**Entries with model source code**
· · · · ·

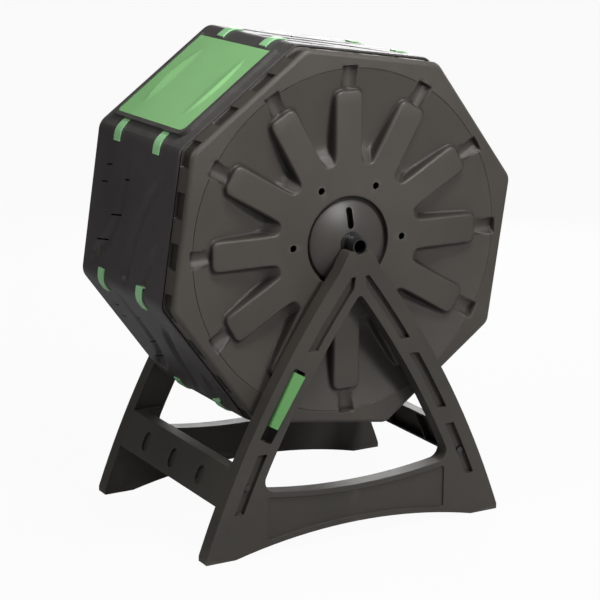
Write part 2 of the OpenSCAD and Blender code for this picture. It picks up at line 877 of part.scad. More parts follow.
module drum_lock() {
  tooth_tip = half_length + tooth_clear;
  color([0.40, 0.72, 0.36]) on_axle() on_lock() difference() {
    union() {
      translate([0, 0, lock_back]) linear_extrude(lock_t) polygon([
        [lock_in_r, -lock_wide / 2],
        [lock_out_r, -lock_narrow / 2],
        [lock_out_r, lock_narrow / 2],
        [lock_in_r, lock_wide / 2]
      ]);
      translate([tooth_place - tooth_l / 2, -tooth_w / 2, tooth_tip])
        cube([tooth_l, tooth_w, lock_back - tooth_tip + 1]);
      translate([lock_pivot_r, 0, lock_pivot_z]) rotate([90, 0, 0])
        cylinder(r = lock_boss_r, h = lock_narrow, center = true);
    }
    translate([lock_pivot_r, 0, lock_pivot_z]) rotate([90, 0, 0])
      cylinder(r = lock_pin_r + running_fit, h = lock_narrow + 2, center = true);
  }
}

module lock_pin() {
  color("silver") on_axle() on_lock() translate([lock_pivot_r, 0, lock_pivot_z])
    rotate([90, 0, 0]) cylinder(r = lock_pin_r, h = lock_pin_l, center = true);
}

front_stand();
rear_stand();
left_brace();
right_brace();
brace_bolts();
brace_nuts();
lock_pin();
drum_lock();
front_end_panel();
rear_end_panel();
side_panel(0);  // side_panel_1
side_panel(1);  // side_panel_2
side_panel(2);  // side_panel_3
side_panel(3);  // side_panel_4
side_panel(4);  // side_panel_5
side_panel(5);  // side_panel_6
side_panel(6);  // side_panel_7
door_frame();
door();
clip_pair(0);  // clip_pair_1
clip_pair(1);  // clip_pair_2
clip_pair(2);  // clip_pair_3
clip_pair(3);  // clip_pair_4
clip_pair(4);  // clip_pair_5
clip_pair(5);  // clip_pair_6
clip_pair(6);  // clip_pair_7
clip_pair(7);  // clip_pair_8
axle_tube();
front_hub();
rear_hub();
front_hub_screws();
rear_hub_screws();
front_washer();
rear_washer();
axle_pins();
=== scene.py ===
from math import asin, atan2, copysign, cos, hypot, pi, radians, sin, sqrt, tan

import bmesh
import bpy
from mathutils import Matrix, Vector


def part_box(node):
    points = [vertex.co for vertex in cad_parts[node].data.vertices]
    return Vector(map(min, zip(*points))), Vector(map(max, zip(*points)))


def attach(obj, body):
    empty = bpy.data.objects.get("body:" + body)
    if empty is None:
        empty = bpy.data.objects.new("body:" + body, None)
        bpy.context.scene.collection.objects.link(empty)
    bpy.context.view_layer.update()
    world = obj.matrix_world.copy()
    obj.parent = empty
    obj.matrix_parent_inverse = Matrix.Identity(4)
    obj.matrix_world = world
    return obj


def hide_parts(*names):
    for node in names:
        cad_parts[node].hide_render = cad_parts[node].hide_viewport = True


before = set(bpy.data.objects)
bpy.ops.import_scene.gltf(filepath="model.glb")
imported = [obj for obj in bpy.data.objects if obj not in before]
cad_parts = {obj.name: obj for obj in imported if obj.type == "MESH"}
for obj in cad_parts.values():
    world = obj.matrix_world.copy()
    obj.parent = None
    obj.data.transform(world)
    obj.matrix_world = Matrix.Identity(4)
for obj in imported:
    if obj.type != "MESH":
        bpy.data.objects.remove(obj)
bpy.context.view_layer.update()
scene = bpy.context.scene


# Camera and studio.
# A white sweep with soft lights in front, above and at the left, which show the dark
# plastic's rounded edges, and two more behind and at the right for the far sides.
drum_middle = (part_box("axle_tube")[0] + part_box("axle_tube")[1]) / 2
axle_height = drum_middle.z


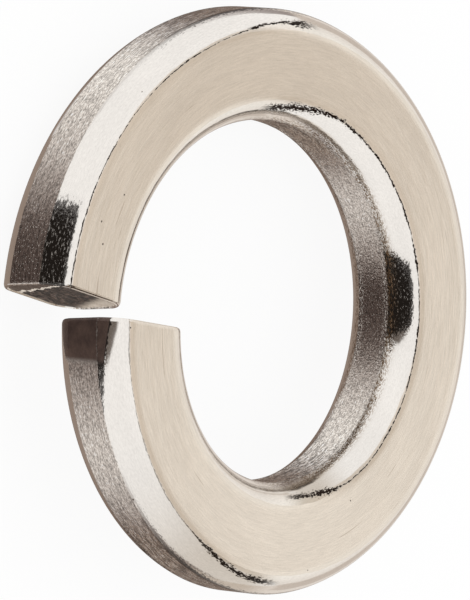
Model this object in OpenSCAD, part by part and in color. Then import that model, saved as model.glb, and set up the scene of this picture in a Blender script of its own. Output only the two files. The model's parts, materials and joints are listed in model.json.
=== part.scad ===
// Spring lock washer for a 3/4 in bolt: one left-hand turn of flat-rolled spring
// wire, cut through, with its two ends standing apart along the bore.
// Millimetres. The bore runs along +Z and the slit is at -Y.

/* [Wire] */
// Diameter of the bore
bore_d = 19.4; // [12:0.1:26]
// Width of the wire across the ring, from bore to rim
wire_w = 6; // [4:0.1:9]
// Thickness of the wire along the bore
wire_t = 4.8; // [3.5:0.1:7]

/* [Rounded edges] */
// Reach of each rounded edge over the flat face
edge_in = 1.55; // [0.6:0.05:1.9]
// Reach of each rounded edge down the rim or the bore
edge_down = 1.35; // [0.5:0.05:1.7]
// Angle between a rounded edge and the wall where the two meet
edge_start = 20; // [5:1:40]

/* [Coil and cut] */
// Height between the two ends, which is the lead of the coil
rise = 4.4; // [1:0.1:8]
// Width of the slit where it opens into the bore, square to its faces
slit = 1.2; // [0.5:0.1:3]
// Angle between the slit's two faces, which spread towards the rim
slit_flare = 6; // [0:0.5:12]
// Angle of the slit to the radial line, seen from above
slit_skew = 10; // [0:0.5:20]
// Angle of the slit to the bore, seen from outside
slit_lean = 5; // [0:0.5:12]

/* [Hidden] */

bore_r = bore_d / 2;
rim_r = bore_r + wire_w;
mid_r = bore_r + wire_w / 2;
half_t = wire_t / 2;
coil_h = wire_t + rise;
// Facets in each rounded edge, and stations along the turn
arc_steps = 5;
turn_steps = 72;
// Half angle left open between the swept ends, which the slit then takes away
seam = 0.3;
// What the cutting solids run past the wire on every side
past = 2;

// Station i of a rounded edge: [reach in from the wall, reach down from the face]
function edge_point(i) =
    let (a = edge_start + (90 - edge_start) * i / arc_steps)
    [edge_in * (1 - cos(a) / cos(edge_start)),
     edge_down * (1 - sin(a)) / (1 - sin(edge_start))];

// The first facet of each edge runs on past the wall and meets its mirror image
// half-way down, so that the wall itself can be turned true afterwards
first = edge_point(1);
ridge = first[0] * (half_t - edge_down) / (edge_down - first[1]);

// Upper half of the wire's section, from rim to bore, as [radius, height]
upper = concat(
    [for (i = [1 : arc_steps]) [rim_r - edge_point(i)[0], half_t - edge_point(i)[1]]],
    [for (i = [arc_steps : -1 : 1]) [bore_r + edge_point(i)[0], half_t - edge_point(i)[1]]]);
section = concat(
    [[rim_r + ridge, 0]], upper,
    [[bore_r - ridge, 0]], [for (i = [len(upper) - 1 : -1 : 0]) [upper[i][0], -upper[i][1]]]);

// Height of the wire's centre line, turn degrees on from the slit
function centre_z(turn) = half_t + rise * (1 - turn / 360);

// A point of the section, set on the helix. Every station leans and is skewed as the
// slit is, so that the first and the last lie together in the middle of the slit.
function coil_point(turn, p) =
    let (out = p[0] - mid_r,
         up = centre_z(turn) + p[1] - coil_h / 2,
         shift = out * tan(slit_skew) + up * tan(slit_lean),
         at = turn - shift / p[0] * 180 / PI)
    [p[0] * sin(at), -p[0] * cos(at), centre_z(at) + p[1]];

module wire() {
    n = len(section);
    turns = [for (k = [0 : turn_steps]) seam + (360 - 2 * seam) * k / turn_steps];
    points = [for (turn = turns) for (p = section) coil_point(turn, p)];
    sides = [for (k = [0 : turn_steps - 1]) for (i = [0 : n - 1])
        let (a = k * n + i, b = k * n + (i + 1) % n)
        for (side = [[a, a + n, b + n], [a, b + n, b]]) side];
    high_end = [for (i = [0 : n - 1]) i];
    low_end = [for (i = [n - 1 : -1 : 0]) turn_steps * n + i];
    polyhedron(points, concat(sides, [high_end, low_end]), convexity = 6);
}

// The sheared slit: its high side is flat along Y before the slit is skewed and leant,
// and its low side spreads away from that
module slit_cut() {
    bore_y = wire_w / 2;
    function low_side(y) = -slit / 2 - (bore_y - y) * tan(slit_flare);
    inner = bore_y + past;
    outer = -bore_y - past;
    translate([0, -mid_r, coil_h / 2])
    rotate([0, -slit_lean, -slit_skew])
    linear_extrude(coil_h + 2 * past, center = true)
    polygon([[slit / 2, inner], [low_side(inner), inner],
             [low_side(outer), outer], [slit / 2, outer]]);
}

module lock_washer() {
    color("tan")
    difference() {
        intersection() {
            wire();
            translate([0, 0, -past]) cylinder(r = rim_r, h = coil_h + 2 * past, $fn = 180);
        }
        translate([0, 0, -past]) cylinder(r = bore_r, h = coil_h + 2 * past, $fn = 180);
        slit_cut();
    }
}

lock_washer();
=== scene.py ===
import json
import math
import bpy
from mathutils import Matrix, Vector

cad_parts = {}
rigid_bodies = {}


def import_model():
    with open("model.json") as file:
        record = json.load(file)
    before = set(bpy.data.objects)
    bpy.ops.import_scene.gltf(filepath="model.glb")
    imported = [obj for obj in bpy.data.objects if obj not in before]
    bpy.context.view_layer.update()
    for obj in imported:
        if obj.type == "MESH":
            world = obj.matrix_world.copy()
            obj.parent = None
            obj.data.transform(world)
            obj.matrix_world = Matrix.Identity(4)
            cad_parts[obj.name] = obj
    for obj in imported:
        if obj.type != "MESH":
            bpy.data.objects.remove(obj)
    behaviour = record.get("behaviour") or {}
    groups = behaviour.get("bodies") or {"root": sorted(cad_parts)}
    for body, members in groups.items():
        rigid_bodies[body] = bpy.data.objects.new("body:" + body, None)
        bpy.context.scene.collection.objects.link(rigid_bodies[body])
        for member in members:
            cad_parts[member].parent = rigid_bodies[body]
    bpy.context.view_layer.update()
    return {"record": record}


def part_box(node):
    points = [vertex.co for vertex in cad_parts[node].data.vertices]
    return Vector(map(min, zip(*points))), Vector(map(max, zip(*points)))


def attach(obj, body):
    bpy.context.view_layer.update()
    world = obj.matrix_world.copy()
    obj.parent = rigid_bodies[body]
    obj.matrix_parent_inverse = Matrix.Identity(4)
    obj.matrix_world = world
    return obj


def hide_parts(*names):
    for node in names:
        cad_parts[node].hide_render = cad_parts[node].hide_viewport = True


bl_info = {
    "name": "Spring lock washer",
    "version": (1, 0, 0),
    "blender": (4, 5, 0),
    "location": "View3D > Sidebar > Lock washer",
    "description": "Builds a split spring lock washer and its plain studio",
    "category": "Object",
}

from types import SimpleNamespace

import bpy
from mathutils import Matrix, Vector

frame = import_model()

NODE = "lock_washer"
WIRE = "wire"  # each point's place in millimetres on the wire laid out straight
MM = 0.001
WELD = 0.0005 * MM  # how near two points are one point
ARRIS = 0.2 * MM  # rounding of the outline of each cut end
SHORTEST = 0.01 * MM  # an edge under this would fold over when a cut end is inset
TEARING = 0.05 * MM  # how far at most a point in a cut end's torn middle is thrown
COIL_STEPS = 240  # along each half of the coil, 0.2 mm apart at the rim
EDGE_SEGMENTS = 20  # round the quarter ellipse of each rounded edge
FLAT_CUTS = 17  # across each flat side, about as close as the edge's segments
SHARP = math.radians(12)  # faces that turn by more than this meet in a sharp edge
FLOOR_SIZE = 12  # metres
PAST_SLIT = math.radians(6)  # how far each half is coiled past the slit before it is cut

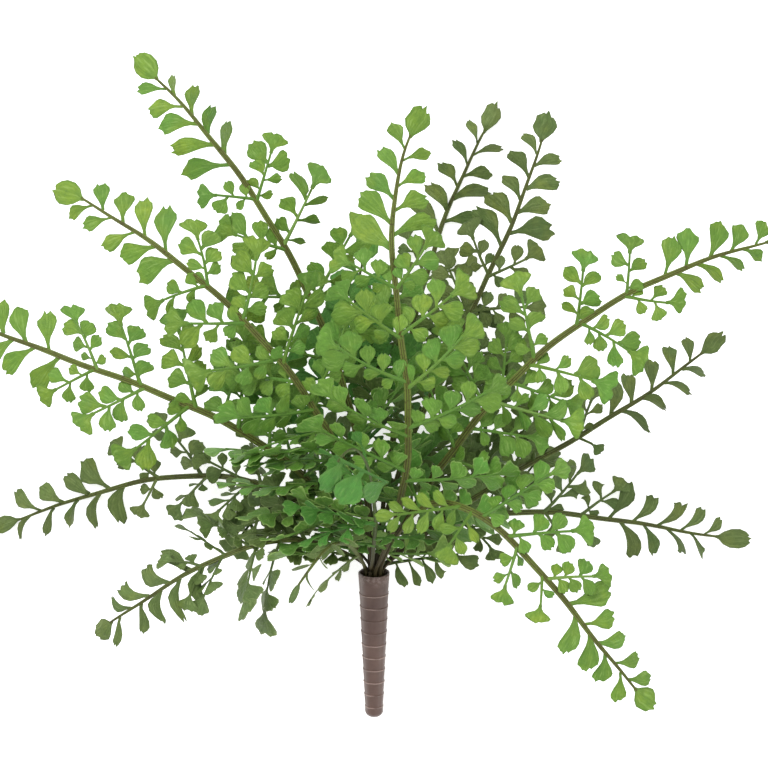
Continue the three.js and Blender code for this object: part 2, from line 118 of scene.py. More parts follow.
FRONDS = {
    "frond_upper_left": Frond(INNER_RING, 2, "leaf_bright", 8, (-25, 2, 74), (-74, 106, 96),
        (-149, 194, 84), curl=(66, 8), tip_leaf=(21, 14.5), spread=(1.15, 0.95), roll=(0.3, 0.9)),
    "frond_left_upper": Frond(INNER_RING, 1, "leaf_bright", 8, (-40, -16, 104), (-107, 60, 132),
        (-193, 117, 108), foot=(0.2, 0.4, 1), tip_leaf=(22, 15), spread=(1.1, 1.05),
        roll=(0.5, 0.95)),
    "frond_left": Frond(OUTER_RING, 5, "leaf_bright", 8, (-72, -36, 84), (-166, 7, 96),
        (-268, 48, 62), foot=FACE_INWARD, spread=(1.14, 1.04), left_out=(5, 11, 13), roll=(0.2, 1)),
    "frond_left_lower": Frond(OUTER_RING, 7, "leaf_dark", 6, (-86, -58, 30), (-166, -64, 8),
        (-242, -89, -12), foot=FACE_INWARD, rests=True, curl=(26, 50), tip_leaf=(20, 10),
        spread=(0.95, 0.66), left_out=(10,), kinds=("strap", "sickle", "club"), roll=(0.4, 0.4)),
    "frond_lower_left": Frond(OUTER_RING, 6, "leaf_dark", 6, (-65, -94, 62), (-122, -116, 62),
        (-179, -154, 38), foot=FACE_INWARD, face=(0, 0.3, 1), curl=(34, 38), slim=1.15,
        tip_leaf=(16, 12), spread=(0.9, 0.95), left_out=(8,), kinds=("sickle", "sickle", "fin"),
        roll=(0.7, 0.6)),
    "frond_centre": Frond(OUTER_RING, 2, "leaf_bright", 8, (14, -14, 132), (5, 73, 160),
        (24, 161, 146), curl=(14, 14), spread=(1.14, 1.14), left_out=(6, 15), roll=(0.2, 0.45)),
    "frond_top": Frond(OUTER_RING, 8, "leaf_dark", 6, (8, -16, 20), (30, 80, 6), (72, 171, -12),
        rests=True, curl=(30, 36), tip_leaf=(20, 11), slim=0.9, spread=(0.86, 0.86)),
    "frond_top_right": Frond(INNER_RING, 4, "leaf_dark", 8, (22, -20, 44), (66, 72, 44),
        (99, 166, 34), curl=(20, 30), tip_leaf=(20, 14), spread=(1, 0.95)),
    "frond_right_upper": Frond(INNER_RING, 0, "leaf_bright", 8, (54, -22, 96), (130, 45, 112),
        (245, 88, 80), foot=(-0.2, 0.4, 1), curl=(60, 12), tip_leaf=(20, 12),
        left_out=(14,)),
    "frond_right": Frond(OUTER_RING, 0, "leaf_dark", 6, (64, -62, 56), (134, -21, 54),
        (206, 31, 36), foot=FACE_INWARD, face=(0, 0.3, 1), curl=(74, 16), tip_leaf=(21, 11),
        slim=0.88, spread=(0.46, 0.8), kinds=("strap", "wedge", "fin")),
    "frond_right_lower": Frond(OUTER_RING, 10, "leaf_dark", 7, (62, -79, 24), (142, -83, 8),
        (223, -96, -10), foot=(0, 0.4, 1), first=9, rests=True, curl=(40, 24), tip_leaf=(22, 12),
        slim=0.87, spread=(0.56, 0.92), kinds=("wedge", "club", "fin"), left_out=(5, 9, 11, 12)),
    "frond_lower_right": Frond(OUTER_RING, 1, "leaf_bright", 6, (45, -72, 104), (103, -124, 114),
        (161, -194, 84), foot=(0, 0.7, 1), face=(0.2, 0.2, 1), first=56, curl=(24, 12),
        tip_leaf=(18, 15), spread=(0.74, 1.04), left_out=(7, 9)),
    "frond_front": Frond(OUTER_RING, 3, "leaf_middle", 4, (-6, -66, 118), (-16, -38, 178),
        (-34, -62, 204), foot=(0, 1, 0.6), face=(0, 0.6, 1), curl=(50, 50), tip_leaf=(17, 15),
        left_out=(1, 3, 4, 6, 7), roll=(0.95, 0.95), bare=True),
    "frond_front_low": Frond(OUTER_RING, 4, "leaf_middle", 3, (-26, -94, 96), (-42, -106, 128),
        (-60, -134, 134), foot=(-0.3, 1, 0.6), face=(-0.5, 0.4, 1), curl=(82, 82), slim=0.55,
        tip_leaf=(14, 4.5), spread=(0.62, 0.62), left_out=(1, 3), kinds=("sickle",),
        finish="leaf_dark", roll=(0.9, 0.9)),
    "frond_upper_middle": Frond(INNER_RING, 3, "leaf_middle", 5, (-13, -34, 44), (-18, 26, 52),
        (-8, 92, 42), spread=(1.25, 1.25)),
    "frond_right_short": Frond(OUTER_RING, 9, "leaf_dark", 3, (20, -76, 22), (58, -56, 26),
        (108, -44, 16), spread=(0.6, 1), left_out=(4,)),
}

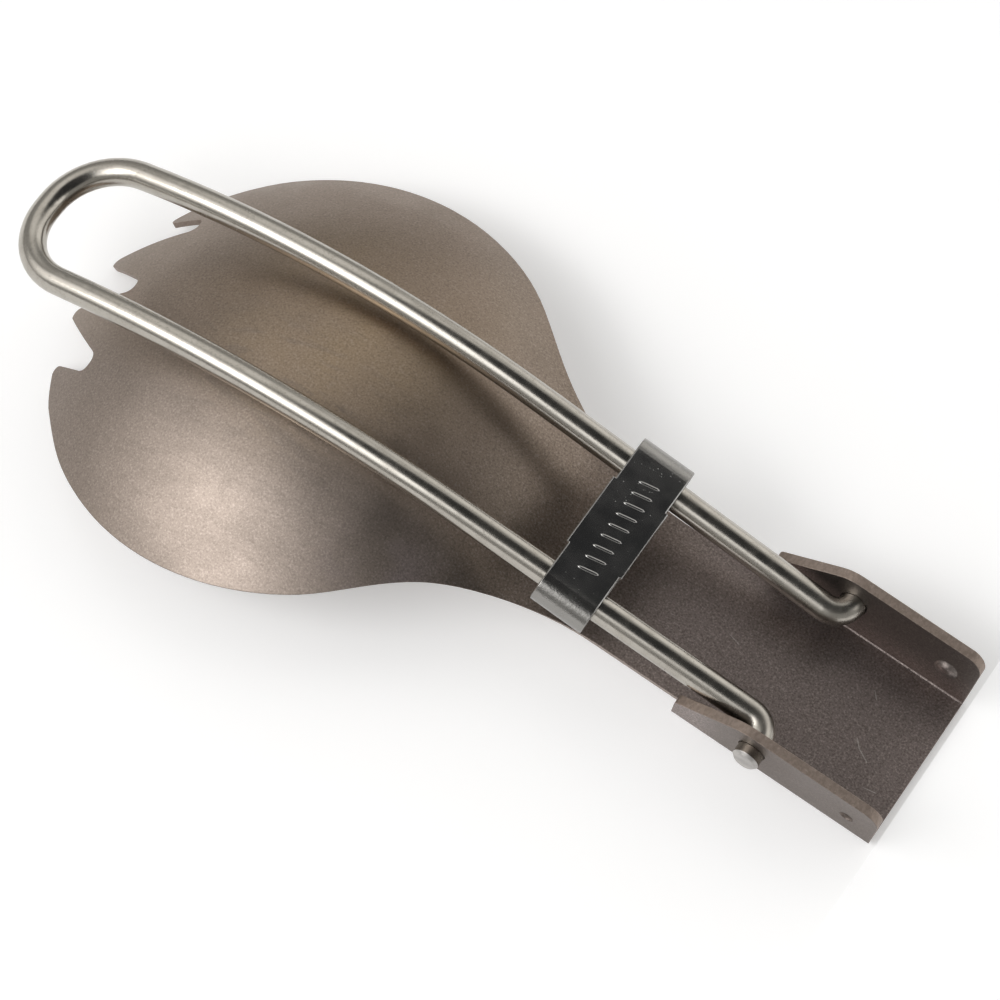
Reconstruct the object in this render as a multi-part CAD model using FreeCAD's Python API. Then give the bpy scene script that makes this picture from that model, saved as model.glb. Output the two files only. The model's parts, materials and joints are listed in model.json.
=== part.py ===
"""Folding camp shovel: pressed sheet blade, bent wire handle, sliding clip.

Working frame, in mm: the hinge axis is the line x = 0, z = HINGE_Z, along Y.
-X runs to the teeth, +X to the heel, and z = 0 is the underside of the heel.
At the end everything tips back as one to lie on the teeth and the heel's edge,
and moves so that the origin is the bottom centre of the box.
"""
import FreeCAD, Part
import math
import os

os.makedirs("parts", exist_ok=True)
V = FreeCAD.Vector

# ---- blade sheet -----------------------------------------------------------
SHEET = 1.1              # sheet thickness
DOME_R = 42.0            # outside radius of the spherical head
DOME = V(-50.5, 0, -35.2)  # centre of that sphere
DOME_LIMIT = 37.0        # beyond this distance from its axis the dome runs straight
BLEND = 2.5              # softness of the step from neck to dome
FLOOR_END = -34.0        # the neck floor starts to fall away here
FLOOR_FALL = 0.03        # how fast it falls away under the dome
TOOTH_SHEET = 0.6        # the sheet is thinner at the teeth
THIN_START = -66.0       # it thins from here
THIN_END = -80.0         # to here

HEAD_X = -61.3           # plan centre of the round head
HEAD_R = 26.2            # plan radius of the round head at its sides
HEAD_TIP_R = 25.6        # and towards the teeth
NECK_HALF = 8.4          # half width of the neck
SHOULDER_R = 33.0        # concave radius between head and neck
NECK_END = -9.2          # where the neck meets the ears

# ---- teeth, plan positions on the +Y side ----------------------------------
TOOTH_OUTER_ANGLE = 156.6  # around the rim from +X
NOTCH_SIDE = [(-80.9, 11.25), (-80.8, 9.2)]
TOOTH_INNER = (-87.4, 3.6)
NOTCH_MID = [(-82.1, 0.85)]
TIP_ROUND = 0.8
NOTCH_ROUND = 1.1

# ---- heel and ears ---------------------------------------------------------
HEEL_END = 14.9
HEEL_WIDTH = 20.0        # across the outside of the bends
BEND_OUT = 1.4           # outside bend radius
EAR_FLARE = 6.8          # degrees the ears lean outwards
EAR_TOP = 8.95
EAR_FRONT_TOP = 4.3      # height of the ear's front end
EAR_FULL_X = -1.7        # the taper reaches full height here
HINGE_Z = 5.45
HOLE_R = 1.59
DIMPLE_X = 11.6
DIMPLE_Z = 4.8
BUMP_R = 1.35
BUMP_RISE = 0.34
HOLLOW_BALL_R = 0.85
HOLLOW_DEPTH = 0.65

# ---- wire handle -----------------------------------------------------------
WIRE_R = 1.5
PIN_END_Y = 12.0
PIN_CHAMFER = 0.3
LEG_HINGE_Y = 7.15       # half spacing of the legs at the hinge
LEG_MID_Y = 7.8          # half spacing where the arch begins
LEG_LOOP_Y = 7.7         # half spacing at the loop
HINGE_BEND_R = 2.2
LEG_RISE = 4.2           # degrees the straight legs rise towards the head
ARCH_START_X = -38.0     # the straight part of each leg ends here
LOOP_START_X = -87.0     # the legs turn into the loop here
LOOP_START_Z = -0.3
LOOP_R = 7.2

# ---- sliding clip ----------------------------------------------------------
CLIP_X = -24.0
CLIP_LENGTH = 6.3        # along the legs
CLIP_SHEET = 0.6
CLIP_PLAY = 0.12         # over and under the wire
CLIP_HALF = 10.8         # half of its overall width
CLIP_STEP_HALF = 4.4     # half width of the wider middle of its top
CLIP_STEP_OUT = 0.28
CLIP_SEAM = 0.16
CLIP_EDGE = 0.1          # bevel on the outside edges


def polar(radius, degrees):
    """Cosine and sine of an angle, times a radius."""
    angle = math.radians(degrees)
    return radius * math.cos(angle), radius * math.sin(angle)


def rounded(points, radii):
    """Edges of the open polyline through points, with arcs in its inner corners."""
    edges = []
    start = points[0]
    for before, corner, after, radius in zip(points, points[1:], points[2:], radii):
        back = (before - corner).normalize()
        ahead = (after - corner).normalize()
        half = back.getAngle(ahead) / 2
        reach = radius / math.tan(half)
        middle = (back + ahead).normalize() * (radius / math.sin(half) - radius)
        first = corner + back * reach
        last = corner + ahead * reach
        if (first - start).Length > 1e-6:
            edges.append(Part.makeLine(start, first))
        edges.append(Part.Arc(first, corner + middle, last).toShape())
        start = last
    edges.append(Part.makeLine(start, points[-1]))
    return edges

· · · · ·

**GIVEN TASK**
Nothing but the lines from the line that contains "function low_side(y) = -slit" through the line that contains "obj.parent = rigid_bodies[body]" should be given again, each exactly as it stands, both ends included.

**OUTPUT**
    function low_side(y) = -slit / 2 - (bore_y - y) * tan(slit_flare);
    inner = bore_y + past;
    outer = -bore_y - past;
    translate([0, -mid_r, coil_h / 2])
    rotate([0, -slit_lean, -slit_skew])
    linear_extrude(coil_h + 2 * past, center = true)
    polygon([[slit / 2, inner], [low_side(inner), inner],
             [low_side(outer), outer], [slit / 2, outer]]);
}

module lock_washer() {
    color("tan")
    difference() {
        intersection() {
            wire();
            translate([0, 0, -past]) cylinder(r = rim_r, h = coil_h + 2 * past, $fn = 180);
        }
        translate([0, 0, -past]) cylinder(r = bore_r, h = coil_h + 2 * past, $fn = 180);
        slit_cut();
    }
}

lock_washer();
=== scene.py ===
import json
import math
import bpy
from mathutils import Matrix, Vector

cad_parts = {}
rigid_bodies = {}


def import_model():
    with open("model.json") as file:
        record = json.load(file)
    before = set(bpy.data.objects)
    bpy.ops.import_scene.gltf(filepath="model.glb")
    imported = [obj for obj in bpy.data.objects if obj not in before]
    bpy.context.view_layer.update()
    for obj in imported:
        if obj.type == "MESH":
            world = obj.matrix_world.copy()
            obj.parent = None
            obj.data.transform(world)
            obj.matrix_world = Matrix.Identity(4)
            cad_parts[obj.name] = obj
    for obj in imported:
        if obj.type != "MESH":
            bpy.data.objects.remove(obj)
    behaviour = record.get("behaviour") or {}
    groups = behaviour.get("bodies") or {"root": sorted(cad_parts)}
    for body, members in groups.items():
        rigid_bodies[body] = bpy.data.objects.new("body:" + body, None)
        bpy.context.scene.collection.objects.link(rigid_bodies[body])
        for member in members:
            cad_parts[member].parent = rigid_bodies[body]
    bpy.context.view_layer.update()
    return {"record": record}


def part_box(node):
    points = [vertex.co for vertex in cad_parts[node].data.vertices]
    return Vector(map(min, zip(*points))), Vector(map(max, zip(*points)))


def attach(obj, body):
    bpy.context.view_layer.update()
    world = obj.matrix_world.copy()
    obj.parent = rigid_bodies[body]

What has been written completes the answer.